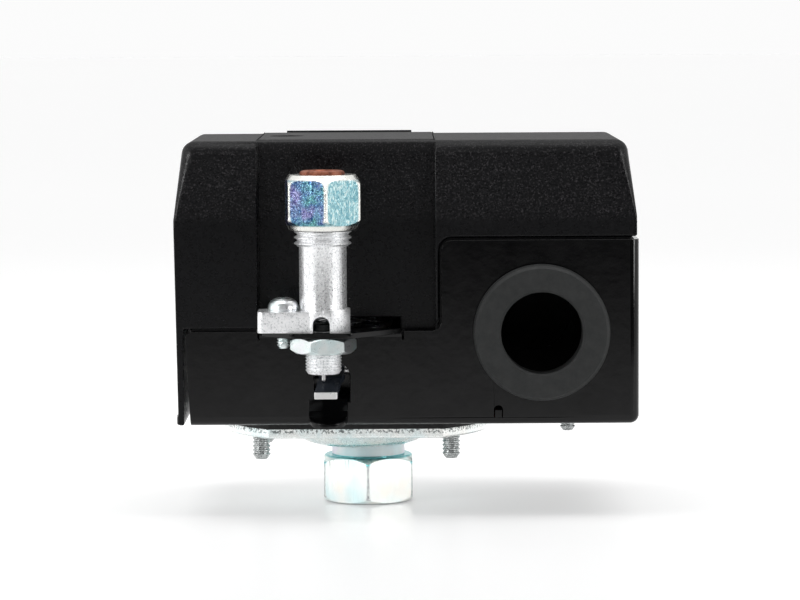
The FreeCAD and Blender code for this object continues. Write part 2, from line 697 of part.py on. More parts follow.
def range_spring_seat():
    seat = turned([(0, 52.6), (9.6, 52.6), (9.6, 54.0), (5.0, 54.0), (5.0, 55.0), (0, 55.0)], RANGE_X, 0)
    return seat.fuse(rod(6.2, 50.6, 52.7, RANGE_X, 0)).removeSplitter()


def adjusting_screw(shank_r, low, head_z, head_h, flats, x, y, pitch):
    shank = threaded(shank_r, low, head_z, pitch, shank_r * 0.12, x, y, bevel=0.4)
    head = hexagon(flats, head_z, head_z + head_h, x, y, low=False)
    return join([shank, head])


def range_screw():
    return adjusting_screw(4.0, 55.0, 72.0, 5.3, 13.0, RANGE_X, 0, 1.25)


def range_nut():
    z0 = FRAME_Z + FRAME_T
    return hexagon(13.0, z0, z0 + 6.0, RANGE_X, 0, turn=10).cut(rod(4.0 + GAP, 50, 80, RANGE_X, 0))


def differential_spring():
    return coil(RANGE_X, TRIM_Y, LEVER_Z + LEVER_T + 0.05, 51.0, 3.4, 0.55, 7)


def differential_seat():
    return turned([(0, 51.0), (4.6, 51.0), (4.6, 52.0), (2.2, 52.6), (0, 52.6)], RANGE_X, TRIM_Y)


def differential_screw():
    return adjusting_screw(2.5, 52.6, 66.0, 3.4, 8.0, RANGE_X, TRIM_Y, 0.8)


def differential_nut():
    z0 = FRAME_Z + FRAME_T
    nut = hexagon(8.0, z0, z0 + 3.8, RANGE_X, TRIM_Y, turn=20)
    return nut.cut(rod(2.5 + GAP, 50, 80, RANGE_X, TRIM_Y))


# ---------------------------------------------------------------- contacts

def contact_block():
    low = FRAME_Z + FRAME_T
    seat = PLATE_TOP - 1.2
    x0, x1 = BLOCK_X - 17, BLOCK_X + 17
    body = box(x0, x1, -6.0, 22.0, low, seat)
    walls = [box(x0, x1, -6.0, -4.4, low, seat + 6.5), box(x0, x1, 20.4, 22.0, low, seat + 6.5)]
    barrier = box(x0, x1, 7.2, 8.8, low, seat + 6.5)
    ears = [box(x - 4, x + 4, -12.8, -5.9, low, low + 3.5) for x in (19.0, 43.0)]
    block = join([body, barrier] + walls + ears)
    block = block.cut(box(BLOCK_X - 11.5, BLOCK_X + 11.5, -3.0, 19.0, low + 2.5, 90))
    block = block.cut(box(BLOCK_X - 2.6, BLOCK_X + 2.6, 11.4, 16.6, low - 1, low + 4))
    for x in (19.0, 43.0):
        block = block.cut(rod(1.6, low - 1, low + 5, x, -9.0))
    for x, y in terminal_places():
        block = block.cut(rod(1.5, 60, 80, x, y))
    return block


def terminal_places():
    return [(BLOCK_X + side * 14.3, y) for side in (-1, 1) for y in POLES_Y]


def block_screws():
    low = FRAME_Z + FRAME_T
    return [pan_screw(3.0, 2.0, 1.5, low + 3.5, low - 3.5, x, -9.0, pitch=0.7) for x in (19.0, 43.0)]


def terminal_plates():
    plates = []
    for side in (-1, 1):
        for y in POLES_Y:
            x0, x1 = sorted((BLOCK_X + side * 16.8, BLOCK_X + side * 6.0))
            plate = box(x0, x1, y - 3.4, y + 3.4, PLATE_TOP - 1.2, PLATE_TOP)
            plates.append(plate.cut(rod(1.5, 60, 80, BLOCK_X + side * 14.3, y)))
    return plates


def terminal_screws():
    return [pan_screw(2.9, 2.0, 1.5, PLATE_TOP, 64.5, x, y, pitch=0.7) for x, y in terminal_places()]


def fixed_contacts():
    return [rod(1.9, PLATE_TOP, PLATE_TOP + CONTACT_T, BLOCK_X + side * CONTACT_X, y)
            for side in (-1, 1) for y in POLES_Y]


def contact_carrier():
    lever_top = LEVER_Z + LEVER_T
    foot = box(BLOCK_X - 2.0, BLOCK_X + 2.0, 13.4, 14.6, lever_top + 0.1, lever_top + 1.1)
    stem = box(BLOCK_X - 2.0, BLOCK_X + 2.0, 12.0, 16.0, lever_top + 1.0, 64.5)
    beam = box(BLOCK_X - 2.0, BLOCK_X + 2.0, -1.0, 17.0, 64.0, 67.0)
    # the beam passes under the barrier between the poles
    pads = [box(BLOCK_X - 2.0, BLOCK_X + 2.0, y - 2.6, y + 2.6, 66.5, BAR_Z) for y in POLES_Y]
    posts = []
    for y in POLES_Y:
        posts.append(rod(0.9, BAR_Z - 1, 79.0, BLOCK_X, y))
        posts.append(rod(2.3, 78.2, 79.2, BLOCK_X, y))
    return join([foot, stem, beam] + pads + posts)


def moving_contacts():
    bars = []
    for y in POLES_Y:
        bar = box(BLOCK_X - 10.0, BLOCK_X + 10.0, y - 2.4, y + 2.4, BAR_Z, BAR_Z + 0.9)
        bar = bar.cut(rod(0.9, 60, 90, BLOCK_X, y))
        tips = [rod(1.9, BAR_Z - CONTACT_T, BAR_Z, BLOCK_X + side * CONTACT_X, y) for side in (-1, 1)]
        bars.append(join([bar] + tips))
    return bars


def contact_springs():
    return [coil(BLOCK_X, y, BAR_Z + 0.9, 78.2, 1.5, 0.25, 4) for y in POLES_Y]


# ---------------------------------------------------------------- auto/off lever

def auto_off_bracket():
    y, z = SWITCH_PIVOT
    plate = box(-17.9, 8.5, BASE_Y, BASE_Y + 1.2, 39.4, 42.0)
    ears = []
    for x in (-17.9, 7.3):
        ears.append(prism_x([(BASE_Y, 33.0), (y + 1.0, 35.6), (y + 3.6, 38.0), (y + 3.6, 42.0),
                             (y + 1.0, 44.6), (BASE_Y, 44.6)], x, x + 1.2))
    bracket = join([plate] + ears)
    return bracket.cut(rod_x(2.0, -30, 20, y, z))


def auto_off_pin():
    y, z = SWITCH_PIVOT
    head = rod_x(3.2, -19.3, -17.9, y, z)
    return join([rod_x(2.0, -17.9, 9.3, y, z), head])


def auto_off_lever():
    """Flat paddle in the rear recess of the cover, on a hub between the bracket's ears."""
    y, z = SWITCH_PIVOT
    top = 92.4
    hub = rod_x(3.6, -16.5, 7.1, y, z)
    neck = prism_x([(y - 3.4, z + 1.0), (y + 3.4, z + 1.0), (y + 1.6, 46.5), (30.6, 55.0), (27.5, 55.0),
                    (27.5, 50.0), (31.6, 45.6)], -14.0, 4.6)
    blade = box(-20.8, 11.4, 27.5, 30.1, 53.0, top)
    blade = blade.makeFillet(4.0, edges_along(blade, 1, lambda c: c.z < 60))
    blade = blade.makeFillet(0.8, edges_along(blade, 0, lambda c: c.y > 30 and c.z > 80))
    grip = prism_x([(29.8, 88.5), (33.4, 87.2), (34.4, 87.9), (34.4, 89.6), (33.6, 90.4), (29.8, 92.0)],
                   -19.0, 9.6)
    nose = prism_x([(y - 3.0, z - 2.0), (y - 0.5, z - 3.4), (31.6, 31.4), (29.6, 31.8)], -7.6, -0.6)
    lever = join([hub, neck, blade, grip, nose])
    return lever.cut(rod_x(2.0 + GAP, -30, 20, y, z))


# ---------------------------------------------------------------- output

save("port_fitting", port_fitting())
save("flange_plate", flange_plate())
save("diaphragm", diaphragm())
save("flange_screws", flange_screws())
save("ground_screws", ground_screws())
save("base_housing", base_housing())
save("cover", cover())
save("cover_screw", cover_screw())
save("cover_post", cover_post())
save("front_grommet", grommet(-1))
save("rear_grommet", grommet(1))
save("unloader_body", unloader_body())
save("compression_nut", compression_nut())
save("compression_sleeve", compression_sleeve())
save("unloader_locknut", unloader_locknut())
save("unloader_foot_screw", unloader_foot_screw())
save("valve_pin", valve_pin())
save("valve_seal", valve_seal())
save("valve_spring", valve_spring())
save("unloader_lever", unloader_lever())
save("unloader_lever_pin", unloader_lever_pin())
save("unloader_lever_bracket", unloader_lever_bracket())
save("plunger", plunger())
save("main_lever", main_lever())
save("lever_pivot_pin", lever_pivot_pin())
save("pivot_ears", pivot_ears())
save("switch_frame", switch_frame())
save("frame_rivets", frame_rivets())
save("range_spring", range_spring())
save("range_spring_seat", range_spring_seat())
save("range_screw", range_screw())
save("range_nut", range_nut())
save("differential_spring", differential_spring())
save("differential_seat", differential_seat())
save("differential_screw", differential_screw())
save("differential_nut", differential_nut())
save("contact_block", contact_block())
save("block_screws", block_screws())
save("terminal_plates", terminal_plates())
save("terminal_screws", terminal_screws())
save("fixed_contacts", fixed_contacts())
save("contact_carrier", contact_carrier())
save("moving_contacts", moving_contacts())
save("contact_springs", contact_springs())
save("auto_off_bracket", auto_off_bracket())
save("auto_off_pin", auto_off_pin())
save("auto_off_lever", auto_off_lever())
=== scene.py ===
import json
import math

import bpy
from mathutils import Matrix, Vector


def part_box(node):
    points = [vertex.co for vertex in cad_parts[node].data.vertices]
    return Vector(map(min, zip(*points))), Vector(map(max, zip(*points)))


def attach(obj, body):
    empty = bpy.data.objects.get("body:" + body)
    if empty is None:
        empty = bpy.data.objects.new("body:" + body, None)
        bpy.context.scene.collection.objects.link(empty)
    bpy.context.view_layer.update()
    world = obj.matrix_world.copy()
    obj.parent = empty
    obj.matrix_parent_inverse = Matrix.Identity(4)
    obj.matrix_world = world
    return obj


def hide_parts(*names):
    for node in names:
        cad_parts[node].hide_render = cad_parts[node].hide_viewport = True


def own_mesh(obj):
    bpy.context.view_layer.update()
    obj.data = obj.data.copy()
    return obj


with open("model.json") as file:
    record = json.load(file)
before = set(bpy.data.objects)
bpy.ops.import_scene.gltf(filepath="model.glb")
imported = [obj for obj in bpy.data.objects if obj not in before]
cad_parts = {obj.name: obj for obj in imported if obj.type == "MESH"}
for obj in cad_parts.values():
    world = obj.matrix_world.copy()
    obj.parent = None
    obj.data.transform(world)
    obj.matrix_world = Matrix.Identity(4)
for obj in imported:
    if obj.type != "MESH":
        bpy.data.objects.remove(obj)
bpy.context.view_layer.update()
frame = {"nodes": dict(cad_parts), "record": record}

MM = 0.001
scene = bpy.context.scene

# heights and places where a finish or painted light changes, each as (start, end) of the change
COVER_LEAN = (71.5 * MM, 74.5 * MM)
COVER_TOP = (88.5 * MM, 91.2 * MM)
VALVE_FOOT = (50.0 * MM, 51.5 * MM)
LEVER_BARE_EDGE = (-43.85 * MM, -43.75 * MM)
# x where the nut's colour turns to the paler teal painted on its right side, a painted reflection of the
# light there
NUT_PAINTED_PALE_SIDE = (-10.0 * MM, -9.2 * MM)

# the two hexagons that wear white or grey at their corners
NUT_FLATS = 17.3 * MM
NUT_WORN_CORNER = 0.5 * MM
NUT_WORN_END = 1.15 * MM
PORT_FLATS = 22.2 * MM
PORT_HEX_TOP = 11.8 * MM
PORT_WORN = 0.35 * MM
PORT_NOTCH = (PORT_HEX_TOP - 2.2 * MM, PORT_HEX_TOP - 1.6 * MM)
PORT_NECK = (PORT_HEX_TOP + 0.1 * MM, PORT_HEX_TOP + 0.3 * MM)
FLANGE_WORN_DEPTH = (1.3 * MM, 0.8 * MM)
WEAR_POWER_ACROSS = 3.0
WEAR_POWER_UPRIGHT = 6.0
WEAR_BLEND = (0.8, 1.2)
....
→ Task objective
Your answer should be a single number: the count of lines in the material above that contain "json".

→ Expected answer
3